**Exercise task:**
Extract every record, keeping each one exactly as it is.
****************
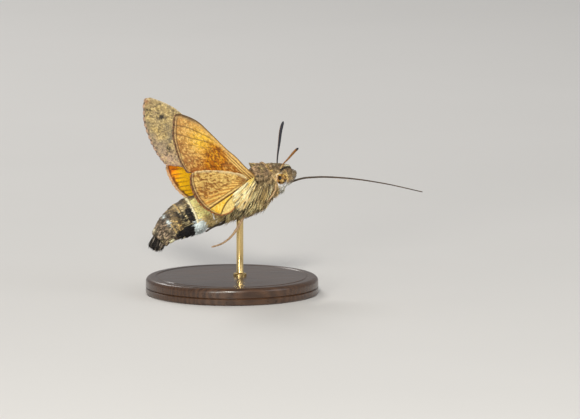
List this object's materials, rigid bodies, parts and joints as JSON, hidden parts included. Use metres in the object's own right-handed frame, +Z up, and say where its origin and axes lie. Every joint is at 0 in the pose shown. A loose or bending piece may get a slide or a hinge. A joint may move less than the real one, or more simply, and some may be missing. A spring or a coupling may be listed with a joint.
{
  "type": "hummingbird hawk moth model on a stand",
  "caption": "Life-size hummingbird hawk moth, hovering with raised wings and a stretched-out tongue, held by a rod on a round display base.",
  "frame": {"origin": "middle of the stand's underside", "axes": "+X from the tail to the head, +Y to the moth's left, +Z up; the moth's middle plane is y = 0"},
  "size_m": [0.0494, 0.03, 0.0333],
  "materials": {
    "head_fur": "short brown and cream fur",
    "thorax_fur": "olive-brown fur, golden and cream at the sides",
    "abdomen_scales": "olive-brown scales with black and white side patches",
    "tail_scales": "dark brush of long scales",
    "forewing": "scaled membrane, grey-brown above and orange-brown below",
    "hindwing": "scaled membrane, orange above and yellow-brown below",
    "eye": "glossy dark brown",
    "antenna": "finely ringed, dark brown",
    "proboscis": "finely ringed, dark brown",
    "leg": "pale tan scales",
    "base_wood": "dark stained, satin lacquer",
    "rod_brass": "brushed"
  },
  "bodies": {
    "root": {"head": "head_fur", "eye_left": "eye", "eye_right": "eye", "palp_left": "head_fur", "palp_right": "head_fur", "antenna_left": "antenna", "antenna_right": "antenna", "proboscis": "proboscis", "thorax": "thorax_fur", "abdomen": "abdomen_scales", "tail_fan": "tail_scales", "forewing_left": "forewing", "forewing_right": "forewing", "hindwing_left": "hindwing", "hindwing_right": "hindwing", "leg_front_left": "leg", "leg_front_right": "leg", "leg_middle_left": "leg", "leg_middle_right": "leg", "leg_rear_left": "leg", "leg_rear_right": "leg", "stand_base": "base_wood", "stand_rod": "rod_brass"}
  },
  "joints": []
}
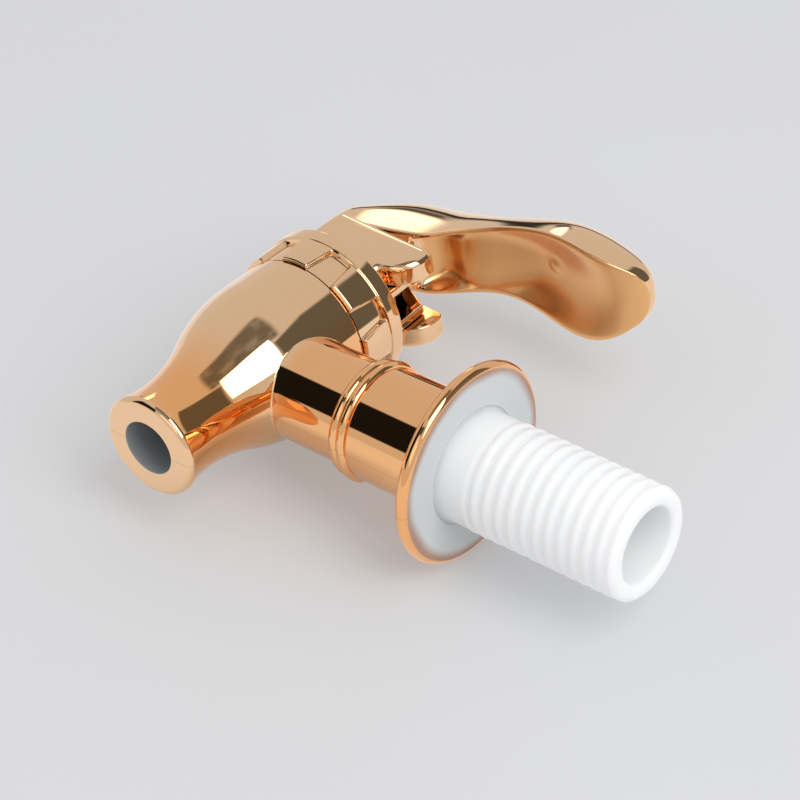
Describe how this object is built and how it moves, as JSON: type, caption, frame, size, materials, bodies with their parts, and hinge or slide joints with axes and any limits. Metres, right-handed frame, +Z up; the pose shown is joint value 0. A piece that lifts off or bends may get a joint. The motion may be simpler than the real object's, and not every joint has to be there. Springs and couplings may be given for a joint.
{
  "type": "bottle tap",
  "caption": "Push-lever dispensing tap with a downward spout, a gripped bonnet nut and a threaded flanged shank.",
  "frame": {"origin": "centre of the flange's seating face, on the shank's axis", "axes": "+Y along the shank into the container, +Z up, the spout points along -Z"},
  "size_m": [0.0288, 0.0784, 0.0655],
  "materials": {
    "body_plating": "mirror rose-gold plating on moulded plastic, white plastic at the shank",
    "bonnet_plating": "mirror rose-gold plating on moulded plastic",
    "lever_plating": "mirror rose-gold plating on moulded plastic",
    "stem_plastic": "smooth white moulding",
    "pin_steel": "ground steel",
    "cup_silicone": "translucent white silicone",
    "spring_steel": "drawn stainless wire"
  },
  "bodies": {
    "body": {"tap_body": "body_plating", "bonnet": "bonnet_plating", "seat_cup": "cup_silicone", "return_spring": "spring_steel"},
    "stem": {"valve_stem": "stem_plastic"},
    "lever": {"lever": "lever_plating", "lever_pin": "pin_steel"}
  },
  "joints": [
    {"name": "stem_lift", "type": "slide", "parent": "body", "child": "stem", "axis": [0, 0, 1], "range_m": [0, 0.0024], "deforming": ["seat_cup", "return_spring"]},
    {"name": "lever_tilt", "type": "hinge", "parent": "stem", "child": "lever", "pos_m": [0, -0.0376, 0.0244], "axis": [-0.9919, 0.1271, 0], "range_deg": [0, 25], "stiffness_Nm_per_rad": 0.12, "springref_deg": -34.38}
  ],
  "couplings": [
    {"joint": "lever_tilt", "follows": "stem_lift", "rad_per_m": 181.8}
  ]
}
****************
**The reply:**
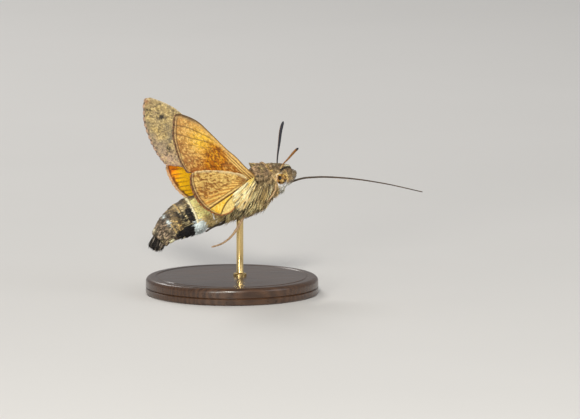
List this object's materials, rigid bodies, parts and joints as JSON, hidden parts included. Use metres in the object's own right-handed frame, +Z up, and say where its origin and axes lie. Every joint is at 0 in the pose shown. A loose or bending piece may get a slide or a hinge. A joint may move less than the real one, or more simply, and some may be missing. A spring or a coupling may be listed with a joint.
{
  "type": "hummingbird hawk moth model on a stand",
  "caption": "Life-size hummingbird hawk moth, hovering with raised wings and a stretched-out tongue, held by a rod on a round display base.",
  "frame": {"origin": "middle of the stand's underside", "axes": "+X from the tail to the head, +Y to the moth's left, +Z up; the moth's middle plane is y = 0"},
  "size_m": [0.0494, 0.03, 0.0333],
  "materials": {
    "head_fur": "short brown and cream fur",
    "thorax_fur": "olive-brown fur, golden and cream at the sides",
    "abdomen_scales": "olive-brown scales with black and white side patches",
    "tail_scales": "dark brush of long scales",
    "forewing": "scaled membrane, grey-brown above and orange-brown below",
    "hindwing": "scaled membrane, orange above and yellow-brown below",
    "eye": "glossy dark brown",
    "antenna": "finely ringed, dark brown",
    "proboscis": "finely ringed, dark brown",
    "leg": "pale tan scales",
    "base_wood": "dark stained, satin lacquer",
    "rod_brass": "brushed"
  },
  "bodies": {
    "root": {"head": "head_fur", "eye_left": "eye", "eye_right": "eye", "palp_left": "head_fur", "palp_right": "head_fur", "antenna_left": "antenna", "antenna_right": "antenna", "proboscis": "proboscis", "thorax": "thorax_fur", "abdomen": "abdomen_scales", "tail_fan": "tail_scales", "forewing_left": "forewing", "forewing_right": "forewing", "hindwing_left": "hindwing", "hindwing_right": "hindwing", "leg_front_left": "leg", "leg_front_right": "leg", "leg_middle_left": "leg", "leg_middle_right": "leg", "leg_rear_left": "leg", "leg_rear_right": "leg", "stand_base": "base_wood", "stand_rod": "rod_brass"}
  },
  "joints": []
}
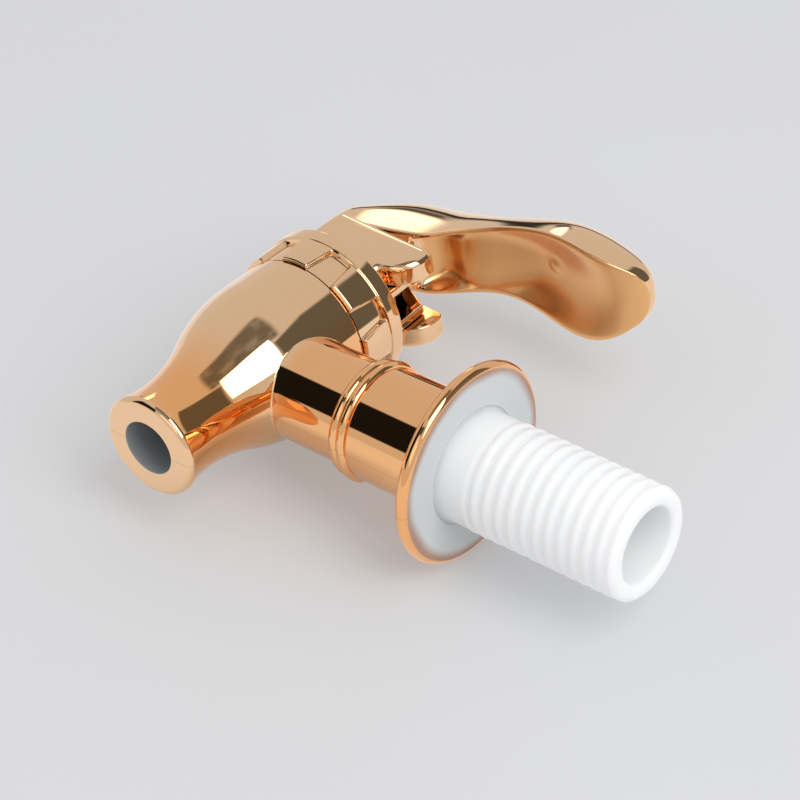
Describe how this object is built and how it moves, as JSON: type, caption, frame, size, materials, bodies with their parts, and hinge or slide joints with axes and any limits. Metres, right-handed frame, +Z up; the pose shown is joint value 0. A piece that lifts off or bends may get a joint. The motion may be simpler than the real object's, and not every joint has to be there. Springs and couplings may be given for a joint.
{
  "type": "bottle tap",
  "caption": "Push-lever dispensing tap with a downward spout, a gripped bonnet nut and a threaded flanged shank.",
  "frame": {"origin": "centre of the flange's seating face, on the shank's axis", "axes": "+Y along the shank into the container, +Z up, the spout points along -Z"},
  "size_m": [0.0288, 0.0784, 0.0655],
  "materials": {
    "body_plating": "mirror rose-gold plating on moulded plastic, white plastic at the shank",
    "bonnet_plating": "mirror rose-gold plating on moulded plastic",
    "lever_plating": "mirror rose-gold plating on moulded plastic",
    "stem_plastic": "smooth white moulding",
    "pin_steel": "ground steel",
    "cup_silicone": "translucent white silicone",
    "spring_steel": "drawn stainless wire"
  },
  "bodies": {
    "body": {"tap_body": "body_plating", "bonnet": "bonnet_plating", "seat_cup": "cup_silicone", "return_spring": "spring_steel"},
    "stem": {"valve_stem": "stem_plastic"},
    "lever": {"lever": "lever_plating", "lever_pin": "pin_steel"}
  },
  "joints": [
    {"name": "stem_lift", "type": "slide", "parent": "body", "child": "stem", "axis": [0, 0, 1], "range_m": [0, 0.0024], "deforming": ["seat_cup", "return_spring"]},
    {"name": "lever_tilt", "type": "hinge", "parent": "stem", "child": "lever", "pos_m": [0, -0.0376, 0.0244], "axis": [-0.9919, 0.1271, 0], "range_deg": [0, 25], "stiffness_Nm_per_rad": 0.12, "springref_deg": -34.38}
  ],
  "couplings": [
    {"joint": "lever_tilt", "follows": "stem_lift", "rad_per_m": 181.8}
  ]
}